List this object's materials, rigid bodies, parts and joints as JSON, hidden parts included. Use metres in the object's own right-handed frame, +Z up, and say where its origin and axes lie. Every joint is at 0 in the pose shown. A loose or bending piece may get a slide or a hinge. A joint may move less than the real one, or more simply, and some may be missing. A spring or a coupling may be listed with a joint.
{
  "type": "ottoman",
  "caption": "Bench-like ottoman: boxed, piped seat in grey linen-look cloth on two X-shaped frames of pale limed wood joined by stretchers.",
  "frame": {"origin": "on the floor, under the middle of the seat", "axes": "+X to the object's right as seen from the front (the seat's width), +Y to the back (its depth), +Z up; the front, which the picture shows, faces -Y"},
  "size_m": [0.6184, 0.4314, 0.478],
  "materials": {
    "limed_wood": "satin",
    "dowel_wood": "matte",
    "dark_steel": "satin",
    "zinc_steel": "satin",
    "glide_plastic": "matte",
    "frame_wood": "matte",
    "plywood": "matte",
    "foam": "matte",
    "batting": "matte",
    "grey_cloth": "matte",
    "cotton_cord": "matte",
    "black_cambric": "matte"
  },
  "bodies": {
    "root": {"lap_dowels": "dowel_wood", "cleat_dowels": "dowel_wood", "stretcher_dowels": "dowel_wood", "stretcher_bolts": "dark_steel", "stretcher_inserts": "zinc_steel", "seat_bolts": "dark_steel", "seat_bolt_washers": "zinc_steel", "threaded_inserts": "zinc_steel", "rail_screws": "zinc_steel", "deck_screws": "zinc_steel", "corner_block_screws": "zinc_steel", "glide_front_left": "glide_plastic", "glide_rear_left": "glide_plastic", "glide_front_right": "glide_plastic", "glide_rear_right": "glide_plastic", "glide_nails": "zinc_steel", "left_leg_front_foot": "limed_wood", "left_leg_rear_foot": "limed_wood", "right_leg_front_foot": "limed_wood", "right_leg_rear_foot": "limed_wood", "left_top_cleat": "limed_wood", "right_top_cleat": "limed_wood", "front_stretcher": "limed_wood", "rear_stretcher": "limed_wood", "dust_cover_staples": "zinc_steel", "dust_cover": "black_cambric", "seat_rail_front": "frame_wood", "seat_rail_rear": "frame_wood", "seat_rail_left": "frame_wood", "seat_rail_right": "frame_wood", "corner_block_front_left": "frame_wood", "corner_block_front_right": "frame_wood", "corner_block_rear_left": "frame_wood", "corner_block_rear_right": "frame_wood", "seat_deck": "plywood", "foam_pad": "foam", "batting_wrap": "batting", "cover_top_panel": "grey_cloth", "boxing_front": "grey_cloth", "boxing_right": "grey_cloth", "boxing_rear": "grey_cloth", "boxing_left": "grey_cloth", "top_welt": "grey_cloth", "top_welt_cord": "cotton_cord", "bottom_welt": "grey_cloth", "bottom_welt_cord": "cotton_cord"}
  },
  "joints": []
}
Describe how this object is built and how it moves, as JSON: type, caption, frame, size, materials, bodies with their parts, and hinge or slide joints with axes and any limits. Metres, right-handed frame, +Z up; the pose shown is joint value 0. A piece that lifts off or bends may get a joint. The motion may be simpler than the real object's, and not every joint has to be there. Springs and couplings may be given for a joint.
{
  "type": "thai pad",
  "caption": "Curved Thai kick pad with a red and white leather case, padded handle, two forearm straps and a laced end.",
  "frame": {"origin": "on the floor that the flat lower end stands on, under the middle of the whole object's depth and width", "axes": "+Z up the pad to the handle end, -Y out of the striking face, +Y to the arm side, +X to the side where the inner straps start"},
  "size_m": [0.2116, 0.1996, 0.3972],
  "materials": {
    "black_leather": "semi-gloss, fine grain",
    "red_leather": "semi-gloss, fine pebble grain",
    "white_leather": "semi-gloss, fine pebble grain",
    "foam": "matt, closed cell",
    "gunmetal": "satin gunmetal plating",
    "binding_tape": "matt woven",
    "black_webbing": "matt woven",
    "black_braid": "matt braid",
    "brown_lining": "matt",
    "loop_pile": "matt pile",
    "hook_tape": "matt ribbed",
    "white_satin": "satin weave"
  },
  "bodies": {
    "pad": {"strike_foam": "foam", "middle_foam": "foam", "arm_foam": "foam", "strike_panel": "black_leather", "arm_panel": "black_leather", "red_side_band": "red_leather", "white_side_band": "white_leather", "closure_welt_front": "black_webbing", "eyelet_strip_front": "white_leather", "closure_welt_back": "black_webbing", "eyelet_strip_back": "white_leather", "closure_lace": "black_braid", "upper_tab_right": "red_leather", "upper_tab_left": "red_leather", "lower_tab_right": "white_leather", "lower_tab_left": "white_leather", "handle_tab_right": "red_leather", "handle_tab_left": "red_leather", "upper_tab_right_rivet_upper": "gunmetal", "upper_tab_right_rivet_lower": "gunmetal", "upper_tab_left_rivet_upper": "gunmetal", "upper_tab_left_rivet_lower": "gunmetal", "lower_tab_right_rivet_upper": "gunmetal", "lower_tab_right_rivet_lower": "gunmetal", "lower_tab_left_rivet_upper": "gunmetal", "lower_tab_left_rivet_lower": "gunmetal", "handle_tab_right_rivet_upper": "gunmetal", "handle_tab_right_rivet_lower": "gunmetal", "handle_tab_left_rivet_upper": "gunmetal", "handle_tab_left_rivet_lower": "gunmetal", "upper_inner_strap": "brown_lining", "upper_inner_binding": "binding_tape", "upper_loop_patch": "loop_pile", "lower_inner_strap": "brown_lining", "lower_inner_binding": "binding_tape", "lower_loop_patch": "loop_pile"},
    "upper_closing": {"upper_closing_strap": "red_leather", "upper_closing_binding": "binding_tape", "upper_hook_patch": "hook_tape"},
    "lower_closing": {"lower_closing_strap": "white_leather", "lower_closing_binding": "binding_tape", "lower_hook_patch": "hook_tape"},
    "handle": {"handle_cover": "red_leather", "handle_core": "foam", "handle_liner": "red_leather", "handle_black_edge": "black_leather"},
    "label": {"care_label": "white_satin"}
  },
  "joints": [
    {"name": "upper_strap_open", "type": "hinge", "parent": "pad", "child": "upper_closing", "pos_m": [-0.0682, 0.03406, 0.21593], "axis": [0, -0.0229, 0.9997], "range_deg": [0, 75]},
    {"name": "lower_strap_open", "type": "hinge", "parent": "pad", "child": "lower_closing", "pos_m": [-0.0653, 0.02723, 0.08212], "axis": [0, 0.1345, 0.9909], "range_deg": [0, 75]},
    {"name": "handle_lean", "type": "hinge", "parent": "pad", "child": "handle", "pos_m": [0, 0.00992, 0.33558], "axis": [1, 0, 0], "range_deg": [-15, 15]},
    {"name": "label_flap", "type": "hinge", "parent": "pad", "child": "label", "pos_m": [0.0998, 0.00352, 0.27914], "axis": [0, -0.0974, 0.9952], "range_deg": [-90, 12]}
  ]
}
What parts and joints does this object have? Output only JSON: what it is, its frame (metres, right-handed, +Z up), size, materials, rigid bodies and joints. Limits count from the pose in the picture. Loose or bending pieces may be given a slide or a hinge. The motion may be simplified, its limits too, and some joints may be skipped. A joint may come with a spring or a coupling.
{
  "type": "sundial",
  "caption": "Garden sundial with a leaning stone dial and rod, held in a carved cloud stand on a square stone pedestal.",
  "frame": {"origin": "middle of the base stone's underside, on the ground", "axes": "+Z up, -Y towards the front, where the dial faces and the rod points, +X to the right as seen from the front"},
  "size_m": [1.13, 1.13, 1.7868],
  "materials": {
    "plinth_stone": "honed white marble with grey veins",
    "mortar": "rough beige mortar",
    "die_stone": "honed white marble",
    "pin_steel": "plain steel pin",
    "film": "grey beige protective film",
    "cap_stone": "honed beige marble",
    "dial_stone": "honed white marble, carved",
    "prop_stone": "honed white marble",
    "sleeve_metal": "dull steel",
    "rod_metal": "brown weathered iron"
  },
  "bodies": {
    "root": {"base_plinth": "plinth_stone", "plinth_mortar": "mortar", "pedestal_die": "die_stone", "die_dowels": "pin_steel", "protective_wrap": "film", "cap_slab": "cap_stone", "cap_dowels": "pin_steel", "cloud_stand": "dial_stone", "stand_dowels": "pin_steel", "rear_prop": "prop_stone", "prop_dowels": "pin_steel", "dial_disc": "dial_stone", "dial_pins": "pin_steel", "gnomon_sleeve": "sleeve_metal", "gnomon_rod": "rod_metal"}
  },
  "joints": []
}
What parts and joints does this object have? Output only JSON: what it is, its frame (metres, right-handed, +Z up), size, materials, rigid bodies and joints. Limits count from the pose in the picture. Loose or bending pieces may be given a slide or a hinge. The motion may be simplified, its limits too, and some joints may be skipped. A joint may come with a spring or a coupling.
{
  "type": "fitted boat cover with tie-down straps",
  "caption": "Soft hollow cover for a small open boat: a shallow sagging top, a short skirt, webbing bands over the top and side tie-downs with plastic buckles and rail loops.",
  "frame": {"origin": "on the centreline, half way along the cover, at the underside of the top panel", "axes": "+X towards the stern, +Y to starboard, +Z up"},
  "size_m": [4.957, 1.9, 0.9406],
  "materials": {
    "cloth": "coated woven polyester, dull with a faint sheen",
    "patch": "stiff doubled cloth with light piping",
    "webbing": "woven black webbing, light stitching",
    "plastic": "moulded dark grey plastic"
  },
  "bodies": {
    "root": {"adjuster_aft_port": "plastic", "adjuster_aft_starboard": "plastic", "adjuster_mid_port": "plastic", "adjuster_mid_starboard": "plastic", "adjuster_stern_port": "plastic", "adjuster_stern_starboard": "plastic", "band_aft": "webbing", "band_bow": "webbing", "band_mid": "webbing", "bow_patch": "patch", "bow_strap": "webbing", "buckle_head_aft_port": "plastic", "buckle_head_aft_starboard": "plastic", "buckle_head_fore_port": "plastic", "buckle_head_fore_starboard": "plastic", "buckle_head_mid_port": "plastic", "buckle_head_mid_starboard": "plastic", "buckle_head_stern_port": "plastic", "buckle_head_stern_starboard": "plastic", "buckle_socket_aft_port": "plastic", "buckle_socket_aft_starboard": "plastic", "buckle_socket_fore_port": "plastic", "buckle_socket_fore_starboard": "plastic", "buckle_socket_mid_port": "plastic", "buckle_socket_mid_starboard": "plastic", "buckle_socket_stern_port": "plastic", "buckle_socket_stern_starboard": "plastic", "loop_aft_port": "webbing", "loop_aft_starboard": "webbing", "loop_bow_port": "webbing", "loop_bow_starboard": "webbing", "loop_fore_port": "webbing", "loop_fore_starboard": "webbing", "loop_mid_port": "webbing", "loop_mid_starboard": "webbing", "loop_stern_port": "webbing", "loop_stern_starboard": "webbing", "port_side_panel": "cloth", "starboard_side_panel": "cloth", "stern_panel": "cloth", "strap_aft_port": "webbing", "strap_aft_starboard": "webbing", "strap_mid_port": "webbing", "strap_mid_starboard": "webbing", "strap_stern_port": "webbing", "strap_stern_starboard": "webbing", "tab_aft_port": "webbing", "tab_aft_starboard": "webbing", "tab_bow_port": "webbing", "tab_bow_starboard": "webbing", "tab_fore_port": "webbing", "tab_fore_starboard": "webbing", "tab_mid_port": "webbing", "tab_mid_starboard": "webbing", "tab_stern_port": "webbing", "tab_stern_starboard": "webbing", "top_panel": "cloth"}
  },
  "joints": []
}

## SHORT PROBLEM
For the entries above, count the lines that contain the string "where", and state that number without further comment.

## THE RESULT
3